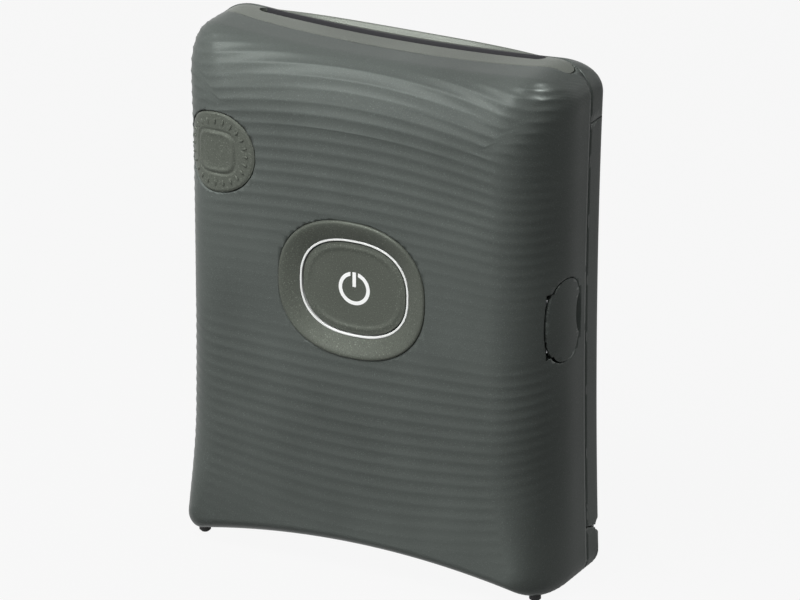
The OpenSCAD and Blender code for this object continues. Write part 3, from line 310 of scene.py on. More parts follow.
def circuit_board(name, base):
    """Solder mask over traces that run in steps, with small round vias."""
    s = Shade(name)
    lane = s.add("ShaderNodeTexBrick", {"offset": 0.37, "squash": 1.0},
                 Vector=s.moved((1, 1, 1), (math.pi / 2, 0, 0)), Scale=190.0, Mortar_Size=0.035,
                 Mortar_Smooth=0.1, Bias=0.0, Brick_Width=0.9, Row_Height=0.22)
    trace = Value(s, lane.outputs["Fac"])
    via = s.spread(s.cells(520), 0.16, 0.12)
    mask = trace.math("MAXIMUM", via)
    return s.principled(Base_Color=s.mix(mask, base, tone(base, 1.9)),
                        Roughness=0.34 + s.noise(700, 2) * 0.14, Normal=s.bump(mask, 0.3, 0.00004))


def felt_cloth(name, base):
    s = Shade(name)
    fibre = s.noise(3600, 4, 0.75)
    return s.principled(Base_Color=s.mix(s.spread(fibre, 0.3, 0.7), tone(base, 0.6), tone(base, 1.7)),
                        Roughness=0.95, Normal=s.bump(fibre, 0.7, 0.0002), Sheen_Weight=0.3)


def rubber(name, base):
    s = Shade(name)
    fine = s.noise(2400, 3, 0.6)
    wear = s.spread(s.noise(150, 2), 0.3, 0.7)
    return s.principled(Base_Color=s.mix(wear, tone(base, 0.8), tone(base, 1.3)),
                        Roughness=0.62 + fine * 0.16, Normal=s.bump(fine, 0.3, 0.0001))


def glowing_guide(name, base):
    s = Shade(name)
    drift = s.noise(300, 2)
    return s.principled(Base_Color=s.mix(drift, tone(base, 0.92), base),
                        Roughness=0.28 + s.noise(900, 2) * 0.1, Coat_Weight=0.2)


def clear_lens(name, base):
    s = Shade(name)
    ribs = s.noise(1500, 1, 0.5, s.moved((1, 0.02, 0.02)))
    return s.principled(Base_Color=s.mix(ribs, tone(base, 0.9), base), Roughness=0.06 + ribs * 0.05,
                        Transmission_Weight=0.85, IOR=1.49, Normal=s.bump(ribs, 0.2, 0.0001))


def paint(piece, material):
    piece.data.materials.clear()
    piece.data.materials.append(material)


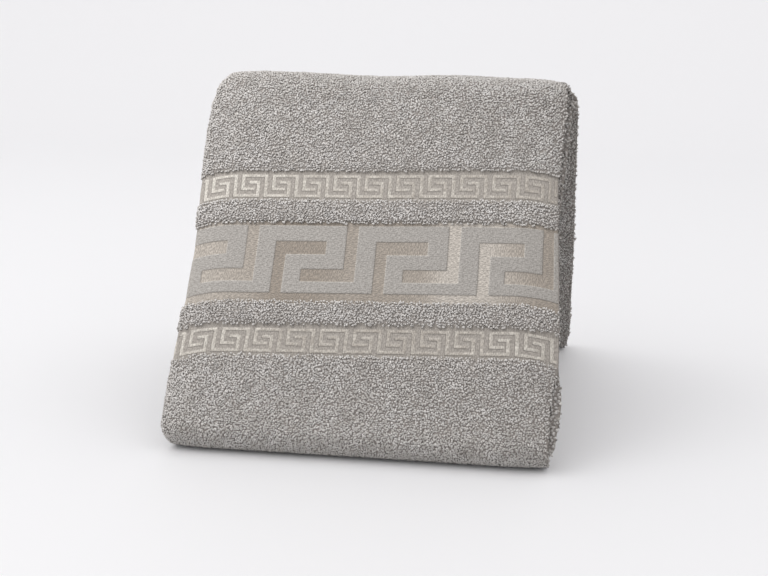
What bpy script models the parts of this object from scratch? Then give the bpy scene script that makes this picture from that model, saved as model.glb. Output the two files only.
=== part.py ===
"""A bath towel folded to four layers and stood on its two ends like a tent.

The towel is one length of terry cloth. It is folded lengthwise once, so two layers join along the
left side, and then crosswise, so four layers lie in each leg. The face layer ends tucked under the
front foot. The solid is made flat, cut across and along where it bends, and then folded.
X runs across the towel, Y from the front leg to the back leg, Z up, in metres. The origin is on the
floor, under the ridge.
"""

import math

import bmesh
import bpy
from mathutils import Vector

# The tent, in the plane of its two legs
RIDGE_TOP = 0.310
RIDGE_RADIUS = 0.034
FRONT_FOOT = 0.163
BACK_FOOT = 0.174
FOOT_PRESS = 0.0012

# The cloth: its layers a little apart, pile on both faces, and woven bands with no pile
LAYER_PITCH = 0.0065
PILE_HALF = 0.00295
BAND_HALF = 0.0009
SELVEDGE_HALF = 0.0012
SELVEDGE = 0.004
TUCK = 0.035
INNER_END_GAP = 0.016

# The border, measured along the cloth from a hem: a narrow band, the wide band and a narrow band,
# with a strip of pile between them
BORDER_START = 0.141
NARROW_BAND = 0.030
PILE_STRIP = 0.0185
WIDE_BAND = 0.074
BAND_STEP = 0.0008

# The sides are pressed thinner than the middle, less so at the front foot, and the rows of the
# border sag and slope a little
HALF_WIDTH = 0.169
SOFT_SIDE = 0.045
SIDE_PRESS = 0.35
FOOT_SIDE_PRESS = 0.14
FOOT_REACH = 0.06
ROW_SLOPE = 0.043

# Unevenness of the whole: the ridge falls to the right and lifts again past its middle, the front foot
# stands askew, and the legs bulge in slow waves, so many to a metre across and from floor to ridge
RIDGE_FALL = 0.0158
RIDGE_LIFT = 0.0048
LIFT_START = -0.010
LIFT_REACH = 0.090
FOOT_SKEW = 0.040
WAVE = 0.0012
WAVES_ACROSS = 4.35
WAVES_SLANT = 1.3
WAVES_UP = 1.7

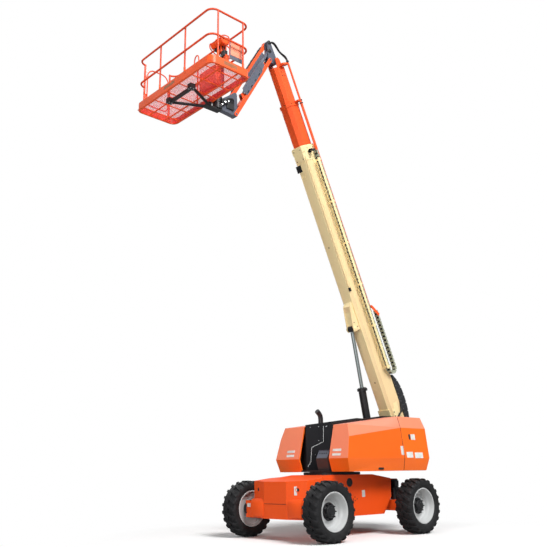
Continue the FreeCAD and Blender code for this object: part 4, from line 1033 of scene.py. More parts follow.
* * *
## [GIVEN TASK]
The records above should be returned exactly.

## [ANSWER TO THE EXERCISE]
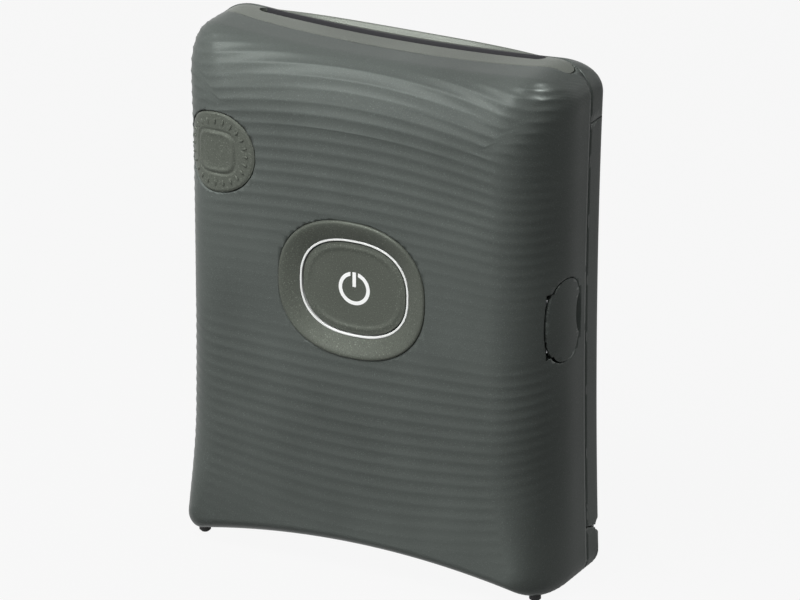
The OpenSCAD and Blender code for this object continues. Write part 3, from line 310 of scene.py on. More parts follow.
def circuit_board(name, base):
    """Solder mask over traces that run in steps, with small round vias."""
    s = Shade(name)
    lane = s.add("ShaderNodeTexBrick", {"offset": 0.37, "squash": 1.0},
                 Vector=s.moved((1, 1, 1), (math.pi / 2, 0, 0)), Scale=190.0, Mortar_Size=0.035,
                 Mortar_Smooth=0.1, Bias=0.0, Brick_Width=0.9, Row_Height=0.22)
    trace = Value(s, lane.outputs["Fac"])
    via = s.spread(s.cells(520), 0.16, 0.12)
    mask = trace.math("MAXIMUM", via)
    return s.principled(Base_Color=s.mix(mask, base, tone(base, 1.9)),
                        Roughness=0.34 + s.noise(700, 2) * 0.14, Normal=s.bump(mask, 0.3, 0.00004))


def felt_cloth(name, base):
    s = Shade(name)
    fibre = s.noise(3600, 4, 0.75)
    return s.principled(Base_Color=s.mix(s.spread(fibre, 0.3, 0.7), tone(base, 0.6), tone(base, 1.7)),
                        Roughness=0.95, Normal=s.bump(fibre, 0.7, 0.0002), Sheen_Weight=0.3)


def rubber(name, base):
    s = Shade(name)
    fine = s.noise(2400, 3, 0.6)
    wear = s.spread(s.noise(150, 2), 0.3, 0.7)
    return s.principled(Base_Color=s.mix(wear, tone(base, 0.8), tone(base, 1.3)),
                        Roughness=0.62 + fine * 0.16, Normal=s.bump(fine, 0.3, 0.0001))


def glowing_guide(name, base):
    s = Shade(name)
    drift = s.noise(300, 2)
    return s.principled(Base_Color=s.mix(drift, tone(base, 0.92), base),
                        Roughness=0.28 + s.noise(900, 2) * 0.1, Coat_Weight=0.2)


def clear_lens(name, base):
    s = Shade(name)
    ribs = s.noise(1500, 1, 0.5, s.moved((1, 0.02, 0.02)))
    return s.principled(Base_Color=s.mix(ribs, tone(base, 0.9), base), Roughness=0.06 + ribs * 0.05,
                        Transmission_Weight=0.85, IOR=1.49, Normal=s.bump(ribs, 0.2, 0.0001))


def paint(piece, material):
    piece.data.materials.clear()
    piece.data.materials.append(material)


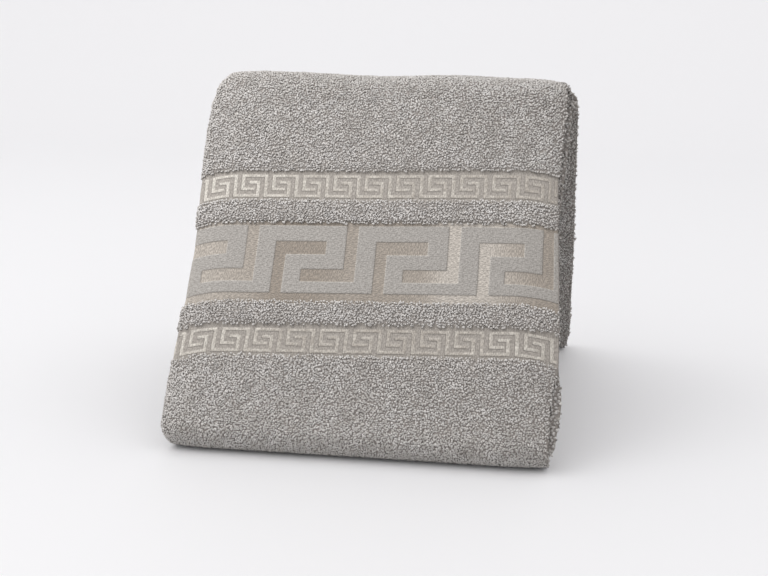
What bpy script models the parts of this object from scratch? Then give the bpy scene script that makes this picture from that model, saved as model.glb. Output the two files only.
=== part.py ===
"""A bath towel folded to four layers and stood on its two ends like a tent.

The towel is one length of terry cloth. It is folded lengthwise once, so two layers join along the
left side, and then crosswise, so four layers lie in each leg. The face layer ends tucked under the
front foot. The solid is made flat, cut across and along where it bends, and then folded.
X runs across the towel, Y from the front leg to the back leg, Z up, in metres. The origin is on the
floor, under the ridge.
"""

import math

import bmesh
import bpy
from mathutils import Vector

# The tent, in the plane of its two legs
RIDGE_TOP = 0.310
RIDGE_RADIUS = 0.034
FRONT_FOOT = 0.163
BACK_FOOT = 0.174
FOOT_PRESS = 0.0012

# The cloth: its layers a little apart, pile on both faces, and woven bands with no pile
LAYER_PITCH = 0.0065
PILE_HALF = 0.00295
BAND_HALF = 0.0009
SELVEDGE_HALF = 0.0012
SELVEDGE = 0.004
TUCK = 0.035
INNER_END_GAP = 0.016

# The border, measured along the cloth from a hem: a narrow band, the wide band and a narrow band,
# with a strip of pile between them
BORDER_START = 0.141
NARROW_BAND = 0.030
PILE_STRIP = 0.0185
WIDE_BAND = 0.074
BAND_STEP = 0.0008

# The sides are pressed thinner than the middle, less so at the front foot, and the rows of the
# border sag and slope a little
HALF_WIDTH = 0.169
SOFT_SIDE = 0.045
SIDE_PRESS = 0.35
FOOT_SIDE_PRESS = 0.14
FOOT_REACH = 0.06
ROW_SLOPE = 0.043

# Unevenness of the whole: the ridge falls to the right and lifts again past its middle, the front foot
# stands askew, and the legs bulge in slow waves, so many to a metre across and from floor to ridge
RIDGE_FALL = 0.0158
RIDGE_LIFT = 0.0048
LIFT_START = -0.010
LIFT_REACH = 0.090
FOOT_SKEW = 0.040
WAVE = 0.0012
WAVES_ACROSS = 4.35
WAVES_SLANT = 1.3
WAVES_UP = 1.7

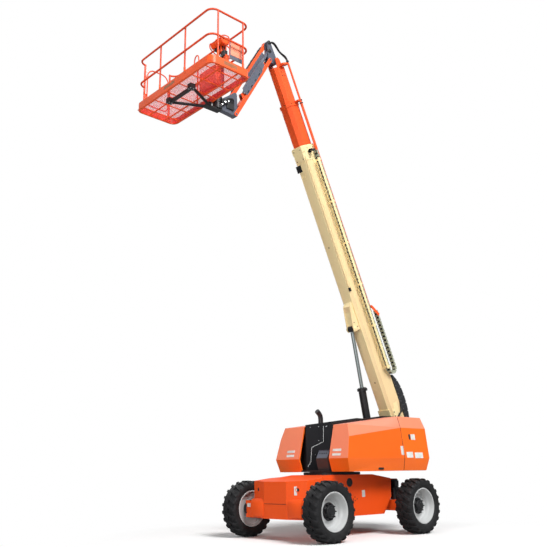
Continue the FreeCAD and Blender code for this object: part 4, from line 1033 of scene.py. More parts follow.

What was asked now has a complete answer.